**Aim of the exercise:**
Set down the material once more, exactly as it appears.
===== Material
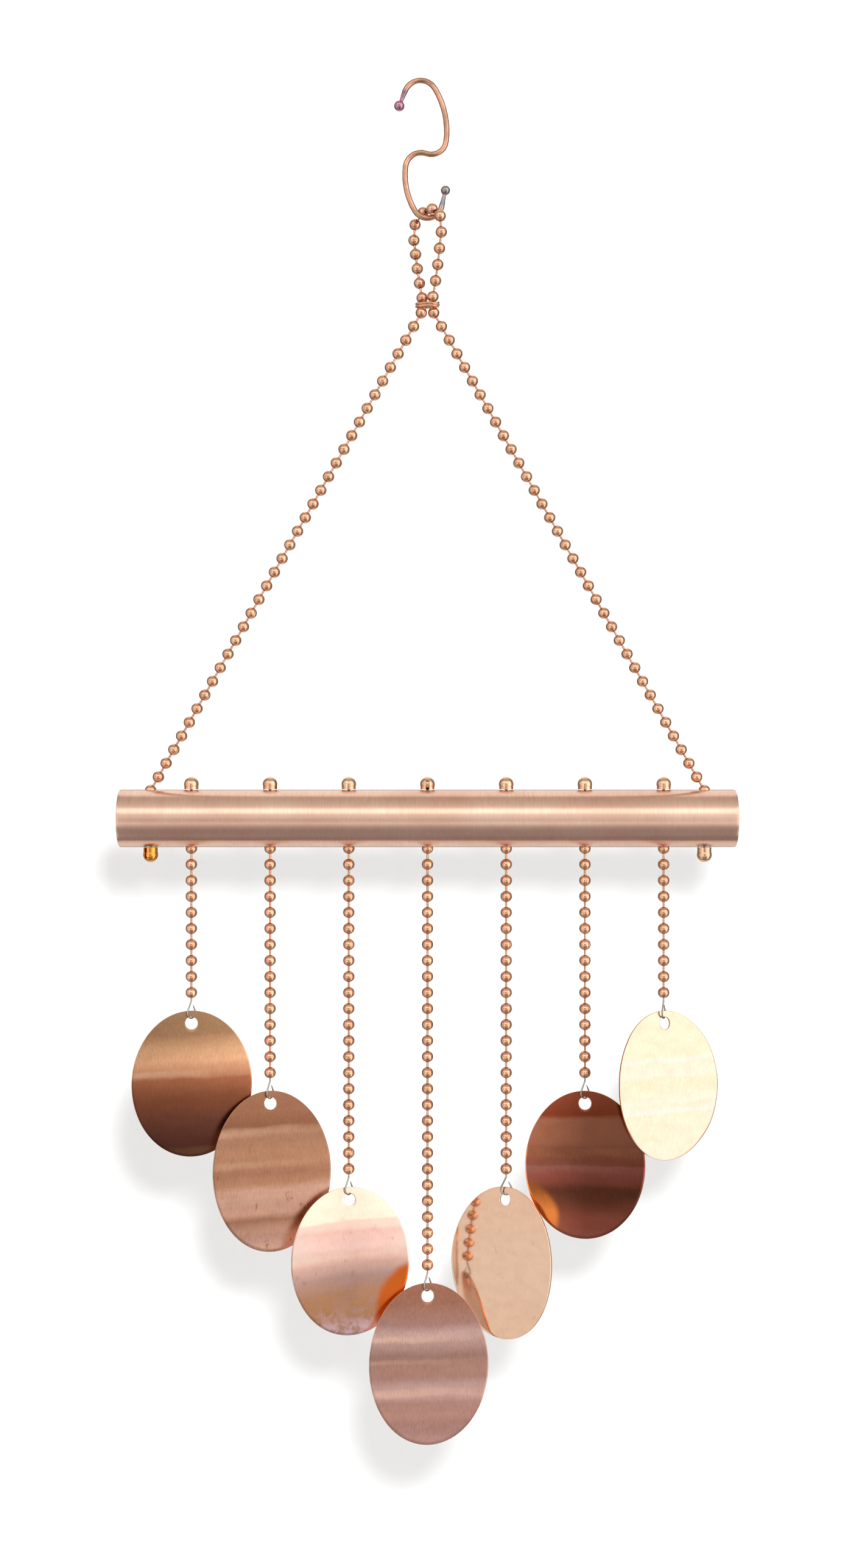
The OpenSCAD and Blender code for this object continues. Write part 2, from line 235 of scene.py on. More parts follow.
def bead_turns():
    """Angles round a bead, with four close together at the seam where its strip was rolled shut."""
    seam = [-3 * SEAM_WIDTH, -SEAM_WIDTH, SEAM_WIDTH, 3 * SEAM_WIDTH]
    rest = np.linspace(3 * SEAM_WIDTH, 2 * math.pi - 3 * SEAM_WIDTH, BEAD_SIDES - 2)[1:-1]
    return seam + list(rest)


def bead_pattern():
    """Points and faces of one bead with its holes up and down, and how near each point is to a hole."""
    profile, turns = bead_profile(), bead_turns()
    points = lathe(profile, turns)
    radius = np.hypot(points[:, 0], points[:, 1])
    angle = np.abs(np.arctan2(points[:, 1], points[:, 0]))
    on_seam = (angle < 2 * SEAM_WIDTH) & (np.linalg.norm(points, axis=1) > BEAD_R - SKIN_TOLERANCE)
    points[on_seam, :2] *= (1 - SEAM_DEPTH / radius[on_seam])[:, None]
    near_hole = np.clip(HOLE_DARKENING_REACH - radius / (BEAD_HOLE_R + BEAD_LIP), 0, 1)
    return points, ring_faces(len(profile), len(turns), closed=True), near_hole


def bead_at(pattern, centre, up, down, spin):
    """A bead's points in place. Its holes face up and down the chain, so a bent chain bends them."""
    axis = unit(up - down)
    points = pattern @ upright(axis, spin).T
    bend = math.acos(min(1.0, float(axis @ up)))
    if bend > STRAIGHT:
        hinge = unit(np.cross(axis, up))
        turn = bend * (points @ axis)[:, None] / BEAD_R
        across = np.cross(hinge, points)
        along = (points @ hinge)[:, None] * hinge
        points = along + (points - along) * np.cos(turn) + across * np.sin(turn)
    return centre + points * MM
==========
**Exercise result:**
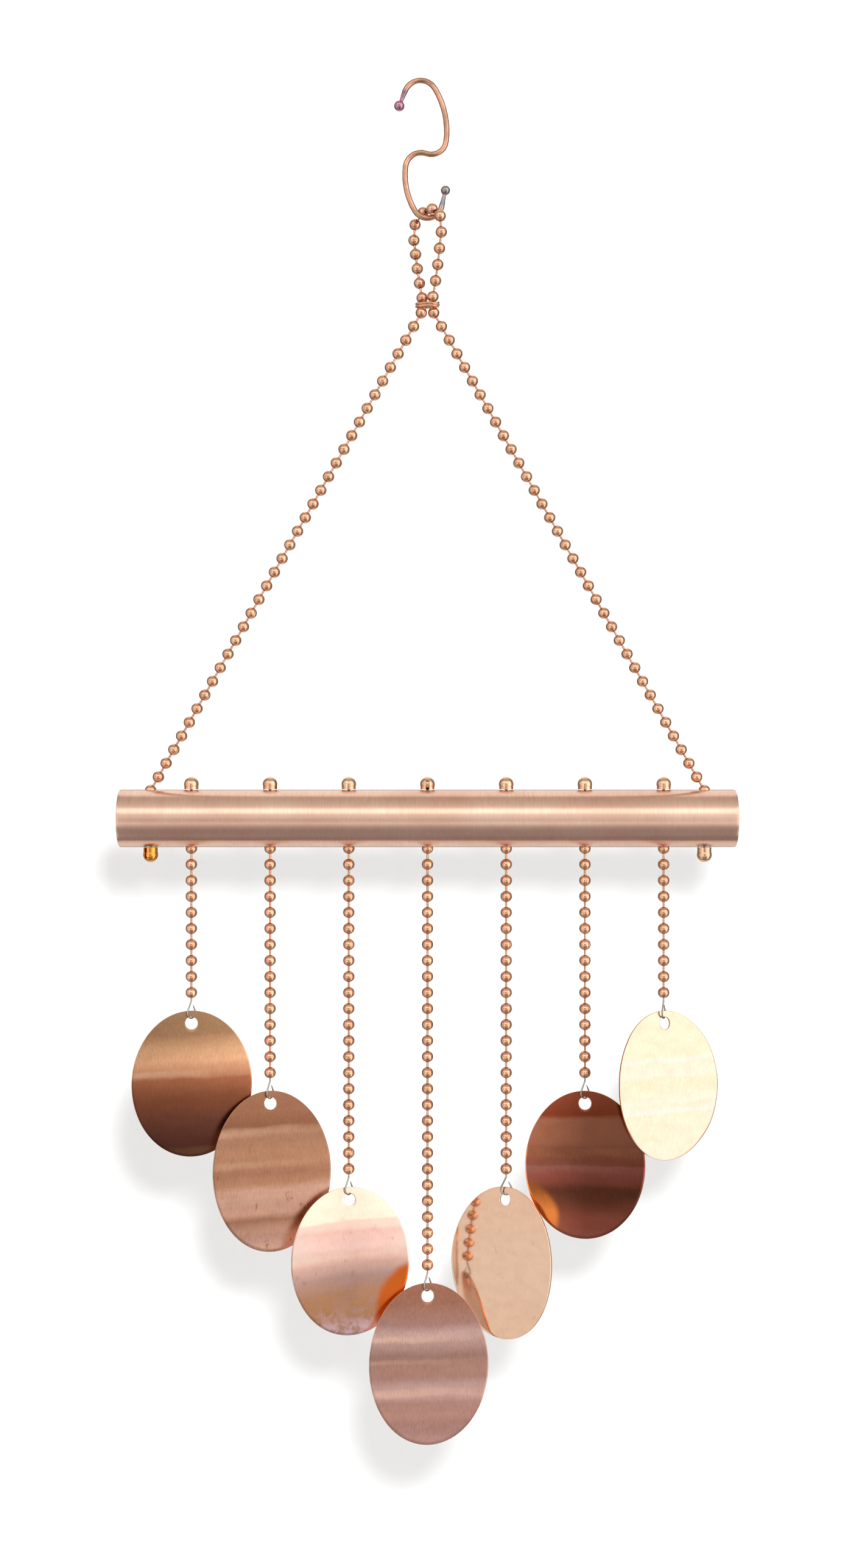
The OpenSCAD and Blender code for this object continues. Write part 2, from line 235 of scene.py on. More parts follow.
def bead_turns():
    """Angles round a bead, with four close together at the seam where its strip was rolled shut."""
    seam = [-3 * SEAM_WIDTH, -SEAM_WIDTH, SEAM_WIDTH, 3 * SEAM_WIDTH]
    rest = np.linspace(3 * SEAM_WIDTH, 2 * math.pi - 3 * SEAM_WIDTH, BEAD_SIDES - 2)[1:-1]
    return seam + list(rest)


def bead_pattern():
    """Points and faces of one bead with its holes up and down, and how near each point is to a hole."""
    profile, turns = bead_profile(), bead_turns()
    points = lathe(profile, turns)
    radius = np.hypot(points[:, 0], points[:, 1])
    angle = np.abs(np.arctan2(points[:, 1], points[:, 0]))
    on_seam = (angle < 2 * SEAM_WIDTH) & (np.linalg.norm(points, axis=1) > BEAD_R - SKIN_TOLERANCE)
    points[on_seam, :2] *= (1 - SEAM_DEPTH / radius[on_seam])[:, None]
    near_hole = np.clip(HOLE_DARKENING_REACH - radius / (BEAD_HOLE_R + BEAD_LIP), 0, 1)
    return points, ring_faces(len(profile), len(turns), closed=True), near_hole


def bead_at(pattern, centre, up, down, spin):
    """A bead's points in place. Its holes face up and down the chain, so a bent chain bends them."""
    axis = unit(up - down)
    points = pattern @ upright(axis, spin).T
    bend = math.acos(min(1.0, float(axis @ up)))
    if bend > STRAIGHT:
        hinge = unit(np.cross(axis, up))
        turn = bend * (points @ axis)[:, None] / BEAD_R
        across = np.cross(hinge, points)
        along = (points @ hinge)[:, None] * hinge
        points = along + (points - along) * np.cos(turn) + across * np.sin(turn)
    return centre + points * MM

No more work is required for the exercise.